Special Guest Editor:
Jo Wei (Researcher of Art，Science and Technology at China Central Academy of Fine Arts, Curator )
Gene, probably the most frequently mentioned term in modern biology and even popular culture in the new millennium, was proposed by Danish botanist and geneticist Wilhelm Johannsen in 1909. In the following hundred years, a whole system of “molecular biology” was rapidly developed based on this term, probably something that was never foreseen by Johannsen himself.
Eduardo Kac is an artist who has a deep understanding of the crossover of “art and gene”, both in practice and at a theoretical level. In 1997, he proposed the term “bio art”, attempting to define a completely new form of art; later in 1998, he introduced the term “transgenic art”. In the following three years, at a rate of one new work per year, he made “The Creation Trilogy”, among which the most famous one is the “GFP Bunny” of 2000.

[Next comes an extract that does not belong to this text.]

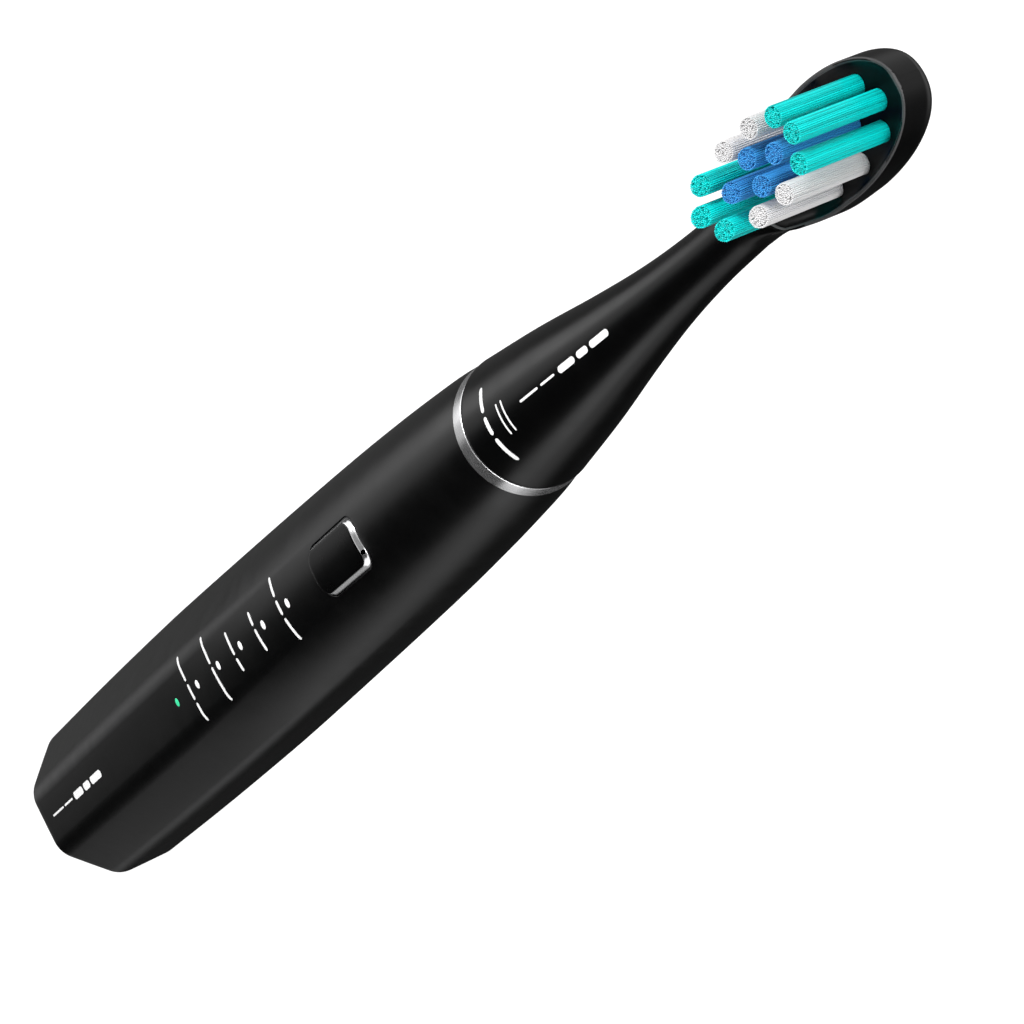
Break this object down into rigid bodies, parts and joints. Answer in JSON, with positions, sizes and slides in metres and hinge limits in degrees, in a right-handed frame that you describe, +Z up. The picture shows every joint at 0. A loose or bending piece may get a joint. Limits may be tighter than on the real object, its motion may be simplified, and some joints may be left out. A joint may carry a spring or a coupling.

In 2000, with the support from French scientists, the rabbit “Alba” was born. She was modified with GFP, a green fluorescent protein, therefore she would glow green when exposed to certain waves of light. GFP is a protein composed of 238 amino acids, it was first extracted from jellyfish. The artist wished to bring Alba back to his home in Chicago and live with her, but out of other concerns, the institution where Alba was born did not grant this request. Therefore, the artist started a series of public interventions and tried to gain public attention in Paris in order to gain custody of Alba. The artist made a series of seven posters, each was printed with a different word—art, media, science, ethics, religion, nature, and family— and refers to an element that was involved in this matter.
This story then generated widespread media coverage and set off a series of debates around whether Alba as a genetically engineered animal can be considered as art, whether its existence is legal, whether the relationship between man and God needs to be rewritten in the new century, the ethics of genetic engineering, and whether genetically edited animals could fight for their rights. The artist also set up a website where Internet users from all over the world could leave their points of view on this subject anonymously, which now seems like an archive of opinions on problems of biology/art/ethics around the year 2000. This work was realized with the support of scientists, which made it also a major event in the science community.
In 2008, three scientists — Osamu Shimomura from Japan, Martin Chalfie, and Roger Yonchien Tsien from the United States, shared the Nobel Prize in Chemistry for the discovery and development of the green fluorescent protein. During the winning speech, the scientists shared the image of Alba as an example of GFP technology. Here a wonderfully closed loop has been achieved, as Alba was created out of that technology, and eventually returned to its technological context as the most famous visual sign representing it. In this loop, the relationship between science and art completed a cycle of mutually dissolving, understanding, and constructing each other, forming a complex accumulation, and reflected an intertwining process among humanity, technology, and society, and the story of Alba continues to be written.